St. Louis, I.M. & S. Ry. Co. v. McWhirter
229 U.S. 265 (1913)

Annotate this Case

U.S. Supreme Court

St. Louis, I.M. & S. Ry. Co. v. McWhirter, 229 U.S. 265 (1913)

St. Louis, Iron Mountain & Southern

Railway Company v. McWhirter

No. 541

Argued December 4, 1912

Decided June 10, 1913

229 U.S. 265

Syllabus

Where the case was decided on the federal question, the fact that it might have been decided from a nonfederal point of view does not afford a basis for holding that it was decided on the latter ground and that this Court has no jurisdiction under § 709, Rev.Stat.
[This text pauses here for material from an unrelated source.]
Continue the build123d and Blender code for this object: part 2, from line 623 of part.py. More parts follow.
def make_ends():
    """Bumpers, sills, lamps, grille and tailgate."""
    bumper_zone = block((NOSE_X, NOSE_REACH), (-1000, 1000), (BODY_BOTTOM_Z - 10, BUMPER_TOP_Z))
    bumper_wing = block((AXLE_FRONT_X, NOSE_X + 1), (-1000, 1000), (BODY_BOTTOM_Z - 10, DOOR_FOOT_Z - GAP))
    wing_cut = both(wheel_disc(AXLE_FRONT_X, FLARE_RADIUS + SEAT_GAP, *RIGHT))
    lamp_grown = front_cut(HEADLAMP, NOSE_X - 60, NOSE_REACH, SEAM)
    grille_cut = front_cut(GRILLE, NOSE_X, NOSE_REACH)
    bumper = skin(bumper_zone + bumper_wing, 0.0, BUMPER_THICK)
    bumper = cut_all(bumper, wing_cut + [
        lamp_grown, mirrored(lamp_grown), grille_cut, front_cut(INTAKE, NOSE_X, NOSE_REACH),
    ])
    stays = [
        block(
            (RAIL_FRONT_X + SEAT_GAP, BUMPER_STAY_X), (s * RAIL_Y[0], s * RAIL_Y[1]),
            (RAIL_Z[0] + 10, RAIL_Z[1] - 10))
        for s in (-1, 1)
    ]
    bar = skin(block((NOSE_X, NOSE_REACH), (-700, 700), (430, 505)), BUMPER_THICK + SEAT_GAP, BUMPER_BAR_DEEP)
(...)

While the power of this Court to review the judgment of a state court is controlled by § 709, Rev.Stat., § 237, Judicial Code, yet where, in a controversy of a purely federal character, the claim is made and denied that there was no evidence tending to show liability under the federal statute, such ruling, when duly excepted to, is reviewable, because inherently involving the operation and effect of the federal law.

It was not the intent of Congress, in enacting the Hours of Service Act of 1907, to subject carriers to the extreme liability of insurers of the safety of their employees by rendering them liable for all accidents occurring during the period of overtime, whether attributable to the fact of working overtime or not.

In order to render the carrier liable under the Hours of Service Act, there must be proof tending to show connection between permitting the overtime work and the happening of the accident.

In this case, the evidence does not reasonably tend to connect the working overtime with the accident, which occurred about seven minutes after the expiration of the permitted period.

145 Ky. 427 reversed.

The facts, which involve the construction of the Hours of Service Act of 1907 and the liability of a railroad company thereunder, are stated in the opinion.